New federal funding for cutting greenhouse gases under the Kyoto accord is a small first step but won’t expand “green” energy use such as wind, small-hydro and solar power, say Alberta’s renewable energy developers.
Environmentalists also welcomed the $1.3 billion in funding announced last week, but say Ottawa is moving at a snail’s pace on implementing Kyoto and quickly needs new regulations to limit greenhouse gas emissions for large industries.
“These are good first steps. But, boy, they’re pretty small first steps,” said John Keating, CEO of Canadian Hydro Developers Inc. of Calgary, whose projects include small hydro, wind and biomass power.
Keating called it “ridiculous” that Ottawa didn’t allocate specific funding to expand development of renewable energy sources. “The components for renewables really weren’t very meaningful,” he said.
The federal funding includes $100 million for Canada’s fledgling ethanol industry to boost production of the clean-burning gasoline additive.
But environmentalists who support using ethanol say even if its use was mandated across the country, it would cut less than three million tonnes of the 240 million tonnes of greenhouse gases that Canada must reduce under Kyoto by 2008-2012.
Ottawa could have gotten a bigger emissions-reduction bang for its buck by offering financial incentives to increase use of public transit and improve vehicle fuel efficiency, says Matthew Bramley, director, climate change, for the Alberta-based Pembina Institute for Appropriate Development.
The federal government is providing $115 million to develop cleaner fossil fuels, yet there’s no specific funding for renewable energies, especially wind-generated electricity, he noted.
An existing federal tax incentive for wind power producers “is really not good enough when you think that Canada continues to lag considerably behind the U.S. in terms of the level of government support for wind power,” Bramley said.
Federal climate change plan objectives, to develop 1,000 megawatts of new wind power by 2007 when only 100 MW exist now in the country, “are in danger,” says Robert Hornung, executive director of the Canadian Wind Energy Association.
Support for wind energy from the federal and provincial governments “remains ad-hoc and unco-ordinated,” Hornung said.
Michael Carten, president and CEO of Sustainable Energy Technologies Ltd., says he’s pleased Ottawa is “going in the right direction” in providing funding to develop new energy efficient technologies.
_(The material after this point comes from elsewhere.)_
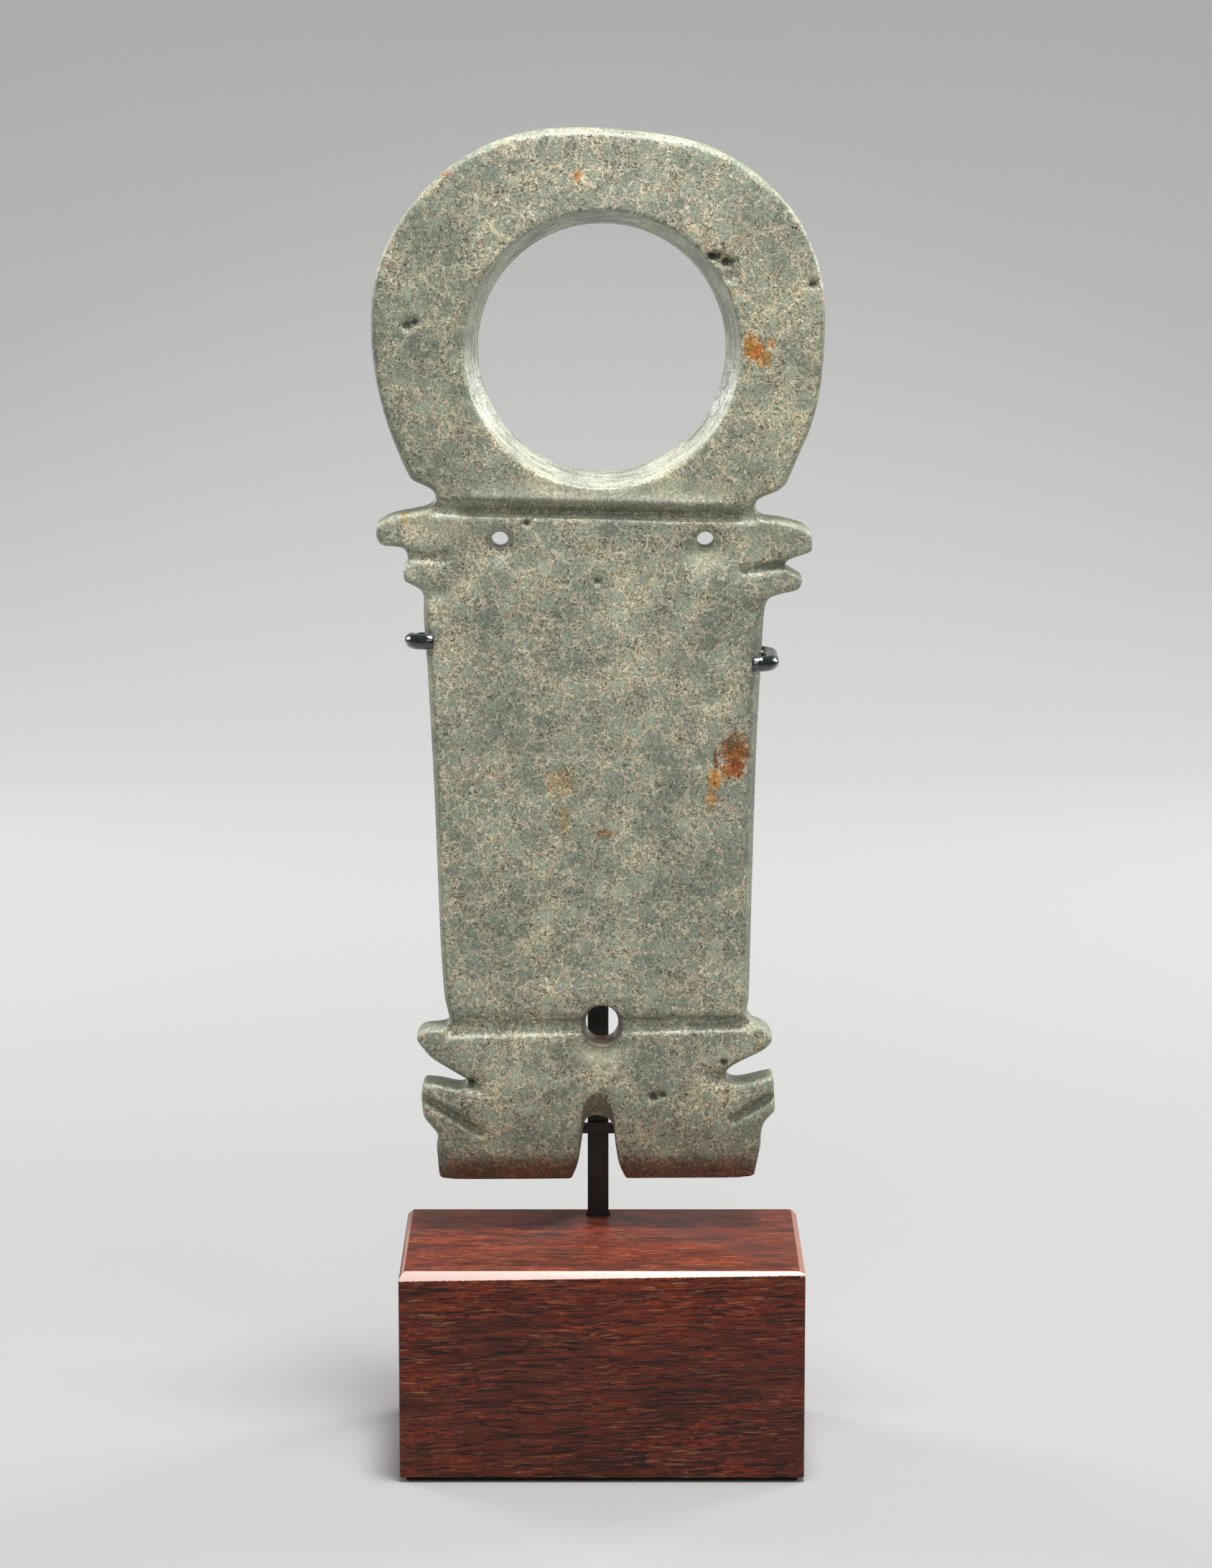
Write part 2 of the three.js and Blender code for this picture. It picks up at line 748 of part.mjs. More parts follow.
// A round wire or sleeve along part of a path, between two distances from its ends
function sweptGeometry({ path, skipStart, skipEnd, outer, inner }) {
  const length = path.getLength();
  const samples = [];
  for (let step = 0; step <= wireSteps; step += 1) {
    const along = THREE.MathUtils.lerp(skipStart, length - skipEnd, step / wireSteps);
    samples.push(path.getPointAt(along / length));
  }
  const section = new THREE.Shape();
  section.absarc(0, 0, outer * half, 0, Math.PI + Math.PI);
  if (inner > 0) {
    const bore = new THREE.Path();
    bore.absarc(0, 0, inner * half, 0, Math.PI + Math.PI, true);
    section.holes.push(bore);
  }
  return new THREE.ExtrudeGeometry(section, {
    steps: wireSteps,
    curveSegments: wireSides,
    extrudePath: new THREE.CatmullRomCurve3(samples),
  });
}

const rightProngRoute = {
  side: 1,
  level: rightProngLevel,
  gap: rightProngGap,
  tipReach: rightTipReach,
  tipLift: -rightTipDrop,
};
const leftProngRoute = {
  side: -1,
  level: leftProngLevel,
  gap: leftProngGap,
  tipReach: leftTipReach,
  tipLift: leftTipLift,
};

function prongWire(route) {
  return sweptGeometry({
    path: prongPath(route),
    skipStart: 0,
    skipEnd: wireRecess,
    outer: wireDiameter,
    inner: 0,
  });
}

function prongSleeve(route) {
  return sweptGeometry({
    path: prongPath(route),
    skipStart: postWidth + prongOverhang + sleeveStart,
    skipEnd: 0,
    outer: sleeveDiameter,
    inner: sleeveDiameter - sleeveWall - sleeveWall,
  });
}

function lowerCrossbar() {
  return stripGeometry({
    length: barLength,
    height: barHeight,
    thickness: barThickness,
    radius: postEdgeRound,
  });
}

function barPad() {
  return stripGeometry({
    length: barPadLength,
    height: padHeight,
    thickness: padThickness,
    radius: padRound,
  });
}

// The pad on the post fills what the bar's thickness leaves open
function postPad() {
  return stripGeometry({
    length: postWidth,
    height: postPadLength,
    thickness: postFront - plateBack - seatGap - seatGap,
    radius: padRound,
  });
}

const jade = new THREE.MeshStandardMaterial({ color: 0x9aa392, roughness: 0.42, metalness: 0 });
const wood = new THREE.MeshStandardMaterial({ color: 0x5c2417, roughness: 0.45, metalness: 0 });
const steel = new THREE.MeshStandardMaterial({ color: 0x1f1c1a, roughness: 0.5, metalness: 0.8 });
const brass = new THREE.MeshStandardMaterial({ color: 0xb08d4a, roughness: 0.4, metalness: 1 });
const tubing = new THREE.MeshStandardMaterial({ color: 0x14201c, roughness: 0.2, metalness: 0 });
const felt = new THREE.MeshStandardMaterial({ color: 0x1c1f1e, roughness: 0.95, metalness: 0 });

function named(name, geometry, material) {
  const mesh = new THREE.Mesh(geometry, material);
  mesh.name = name;
  return mesh;
}

const stone = new THREE.Group();
stone.add(named("jade_pendant", jadePendant(), jade));

const armature = new THREE.Group();
const post = named("mount_post", mountPost(), steel);
post.position.set(postOffset, postMiddle, 0);
const bar = named("lower_crossbar", lowerCrossbar(), steel);
bar.position.set(postOffset, (barFront + barBack) * half, barLevel);
armature.add(post, bar);
armature.add(named("left_prong", prongWire(leftProngRoute), steel));
armature.add(named("right_prong", prongWire(rightProngRoute), steel));
armature.add(named("left_prong_sleeve", prongSleeve(leftProngRoute), tubing));
armature.add(named("right_prong_sleeve", prongSleeve(rightProngRoute), tubing));
const padDepth = barFront - seatGap - padThickness * half;
const padSpread = (barLength - barPadLength) * half;
for (const [name, side] of [
  ["left_crossbar_pad", -1],
  ["right_crossbar_pad", 1],
]) {
  const pad = named(name, barPad(), felt);
  pad.position.set(postOffset + side * padSpread, padDepth, barLevel);
  armature.add(pad);
}
const upperPad = named("post_pad", postPad(), felt);
upperPad.position.set(postOffset, (postFront + plateBack) * half, rightProngLevel);
armature.add(upperPad);

const base = new THREE.Group();
base.add(named("wood_base", woodBase(), wood));
base.add(named("post_socket", postSocket(), brass));
base.add(named("base_felt", baseFelt(), felt));

const group = new THREE.Group();
group.add(stone, armature, base);

export default group;
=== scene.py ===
import math

import bpy
import numpy as np
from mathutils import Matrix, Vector, noise


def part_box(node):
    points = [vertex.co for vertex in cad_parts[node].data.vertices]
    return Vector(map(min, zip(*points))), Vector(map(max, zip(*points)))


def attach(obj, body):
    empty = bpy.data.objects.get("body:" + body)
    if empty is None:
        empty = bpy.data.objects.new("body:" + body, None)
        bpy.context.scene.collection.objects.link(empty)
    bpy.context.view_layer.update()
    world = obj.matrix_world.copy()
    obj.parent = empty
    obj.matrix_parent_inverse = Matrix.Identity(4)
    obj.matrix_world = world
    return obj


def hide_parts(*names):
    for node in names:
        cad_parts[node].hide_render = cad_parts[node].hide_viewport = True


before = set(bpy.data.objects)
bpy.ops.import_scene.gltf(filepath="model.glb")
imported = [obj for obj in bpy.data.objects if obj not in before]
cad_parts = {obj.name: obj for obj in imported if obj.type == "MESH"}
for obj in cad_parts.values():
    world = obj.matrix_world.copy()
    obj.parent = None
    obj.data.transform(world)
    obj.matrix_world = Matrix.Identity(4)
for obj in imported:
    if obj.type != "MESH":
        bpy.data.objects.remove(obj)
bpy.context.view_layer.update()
print("frame loaded:", sorted(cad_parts))

mm = 0.001
bpy.context.scene.view_settings.view_transform = "Standard"

# Camera as the photograph's, level to the side and looking slightly down
cameraSetup = {
    "place": (0.9 * mm, -1042 * mm, 331.2 * mm),
    "downward": 9.8,
    "focalPixels": 6685,
    "framePixelsHigh": 2184,
    "sensorHeight": 36,
    "clipStart": 0.01,
}


def makeCamera(setup):
    data = bpy.data.cameras.new("camera")
    data.sensor_fit = "VERTICAL"
    data.sensor_height = setup["sensorHeight"]
    data.lens = setup["focalPixels"] / setup["framePixelsHigh"] * setup["sensorHeight"]
    data.clip_start = setup["clipStart"]
    camera = bpy.data.objects.new("camera", data)
    camera.location = setup["place"]
    camera.rotation_euler = (math.radians(90 - setup["downward"]), 0, 0)
    bpy.context.scene.collection.objects.link(camera)
    bpy.context.scene.camera = camera


makeCamera(cameraSetup)
print("camera set")


# Shader maths: a value in a material's tree that can be added, multiplied and compared
class Flow:
    def __init__(self, surface, socket):
        self.surface = surface
        self.socket = socket

    def math(self, operation, *values):
        return self.surface.node("ShaderNodeMath", {"operation": operation}, list(values))

    def __add__(self, other):
        return self.math("ADD", self, other)

    def __radd__(self, other):
        return self.math("ADD", other, self)

    def __sub__(self, other):
        return self.math("SUBTRACT", self, other)

    def __rsub__(self, other):
        return self.math("SUBTRACT", other, self)

    def __mul__(self, other):
        return self.math("MULTIPLY", self, other)

    def __rmul__(self, other):
        return self.math("MULTIPLY", other, self)

    def __truediv__(self, other):
        return self.math("DIVIDE", self, other)

    def most(self, other):
        return self.math("MAXIMUM", self, other)

    def size(self):
        return self.math("ABSOLUTE", self)

    # 0 below low, 1 above high, smooth between
    def between(self, low, high):
        settings = {"interpolation_type": "SMOOTHSTEP"}
        sockets = {"Value": self, "From Min": low, "From Max": high}
        return self.surface.node("ShaderNodeMapRange", settings, sockets)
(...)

The Calgary company has developed commercial power-inverter technology that converts DC power to usable AC electricity in solar and fuel-cell systems.
Ottawa’s funding includes $130 million to accelerate development and commercialization of fuel-cell technologies, and $30 million for demonstration projects in decentralized, community-based energy production.
Carten said he’s concerned, based on how Ottawa has allocated similar incentive-based funding in the past, that the government will be swayed by political concerns and support a handful of companies in Quebec, British Columbia and Ontario, while ignoring Alberta firms.
Bramley said the missing piece in the Kyoto plan remains new regulations that impose a mandatory cap on greenhouse gases from large industries.